RAW DATA
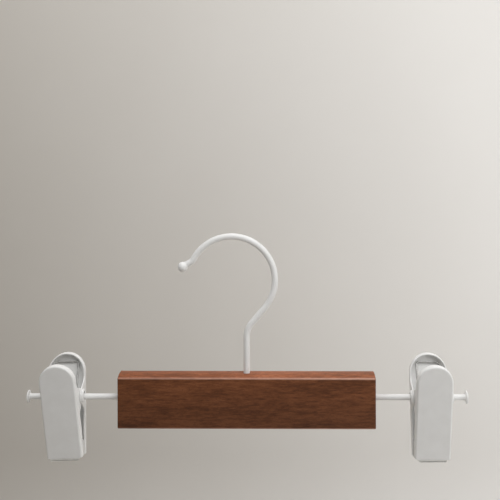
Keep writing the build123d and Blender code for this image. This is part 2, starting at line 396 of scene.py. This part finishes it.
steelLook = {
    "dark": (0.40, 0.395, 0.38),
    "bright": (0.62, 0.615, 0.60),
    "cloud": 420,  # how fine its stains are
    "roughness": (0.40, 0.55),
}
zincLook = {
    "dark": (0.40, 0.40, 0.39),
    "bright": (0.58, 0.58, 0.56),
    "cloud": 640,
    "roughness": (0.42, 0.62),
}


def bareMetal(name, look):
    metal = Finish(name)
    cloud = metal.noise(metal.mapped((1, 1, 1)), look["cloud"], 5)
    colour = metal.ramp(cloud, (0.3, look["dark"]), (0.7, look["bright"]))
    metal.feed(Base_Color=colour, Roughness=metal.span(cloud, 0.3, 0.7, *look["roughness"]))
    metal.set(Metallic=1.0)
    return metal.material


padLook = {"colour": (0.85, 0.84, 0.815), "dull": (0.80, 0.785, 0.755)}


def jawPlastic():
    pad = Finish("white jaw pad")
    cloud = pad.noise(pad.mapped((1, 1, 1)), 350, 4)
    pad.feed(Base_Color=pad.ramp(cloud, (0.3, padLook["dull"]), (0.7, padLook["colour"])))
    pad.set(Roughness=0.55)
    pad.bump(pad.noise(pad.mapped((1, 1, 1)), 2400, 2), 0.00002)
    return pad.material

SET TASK
Restate the whole listing exactly.

RIGHT ANSWER
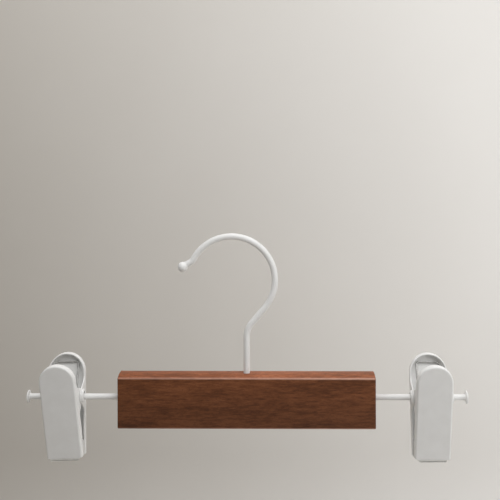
Keep writing the build123d and Blender code for this image. This is part 2, starting at line 396 of scene.py. This part finishes it.
steelLook = {
    "dark": (0.40, 0.395, 0.38),
    "bright": (0.62, 0.615, 0.60),
    "cloud": 420,  # how fine its stains are
    "roughness": (0.40, 0.55),
}
zincLook = {
    "dark": (0.40, 0.40, 0.39),
    "bright": (0.58, 0.58, 0.56),
    "cloud": 640,
    "roughness": (0.42, 0.62),
}


def bareMetal(name, look):
    metal = Finish(name)
    cloud = metal.noise(metal.mapped((1, 1, 1)), look["cloud"], 5)
    colour = metal.ramp(cloud, (0.3, look["dark"]), (0.7, look["bright"]))
    metal.feed(Base_Color=colour, Roughness=metal.span(cloud, 0.3, 0.7, *look["roughness"]))
    metal.set(Metallic=1.0)
    return metal.material


padLook = {"colour": (0.85, 0.84, 0.815), "dull": (0.80, 0.785, 0.755)}


def jawPlastic():
    pad = Finish("white jaw pad")
    cloud = pad.noise(pad.mapped((1, 1, 1)), 350, 4)
    pad.feed(Base_Color=pad.ramp(cloud, (0.3, padLook["dull"]), (0.7, padLook["colour"])))
    pad.set(Roughness=0.55)
    pad.bump(pad.noise(pad.mapped((1, 1, 1)), 2400, 2), 0.00002)
    return pad.material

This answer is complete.